Lorsqu’on pénètre dans la région accidentée sur laquelle cette vaste chaîne étend ses ramifications et qui comprend les sept départemens des Alpes-Maritimes, des Basses-Alpes, des Hautes-Alpes, de l’Isère, de la Drôme, de la Savoie et de la Haute-Savoie, on est frappé de l’aspect de la plupart des montagnes. Elles ne rappellent ni les sommets arrondis et verdoyans des Vosges avec leurs flancs boisés et leurs cimes herbeuses, ni les plateaux du Jura coupés par des vallées abruptes, ni les cratères volcaniques de l’Auvergne formées par de puissantes assises calcaires appartenant aux terrains jurassiques, redressées à une immense hauteur, elles sont inclinées d’un côté vers l’horizon et présentent du côté opposé un escarpement presque vertical se reliant à la vallée par une pente rapide. Il semble qu’en se refroidissant, l’écorce terrestre se soit disloquée et que ces bancs calcaires, après avoir été brisés, aient éprouvé un mouvement de bascule qui les a abaissés d’un côté en les relevant de l’autre.

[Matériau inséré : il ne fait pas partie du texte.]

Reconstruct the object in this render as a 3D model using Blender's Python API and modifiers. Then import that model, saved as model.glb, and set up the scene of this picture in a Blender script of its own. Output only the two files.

D’une épaisseur de 50 ou 60 mètres, semblables à des murailles à pic du côté où la rupture s’est produite, ils se terminent par des crêtes dentelées, et reposent eux-mêmes sur les couches géologiques antérieures, mises à jour par ce soulèvement des dernières, qui sont tantôt des marnes entremêlées de sable, tantôt des schistes argileux d’une grande puissance, n’ont qu’une faible consistance et sont facilement attaquées par les agens atmosphériques ou délayées par les eaux.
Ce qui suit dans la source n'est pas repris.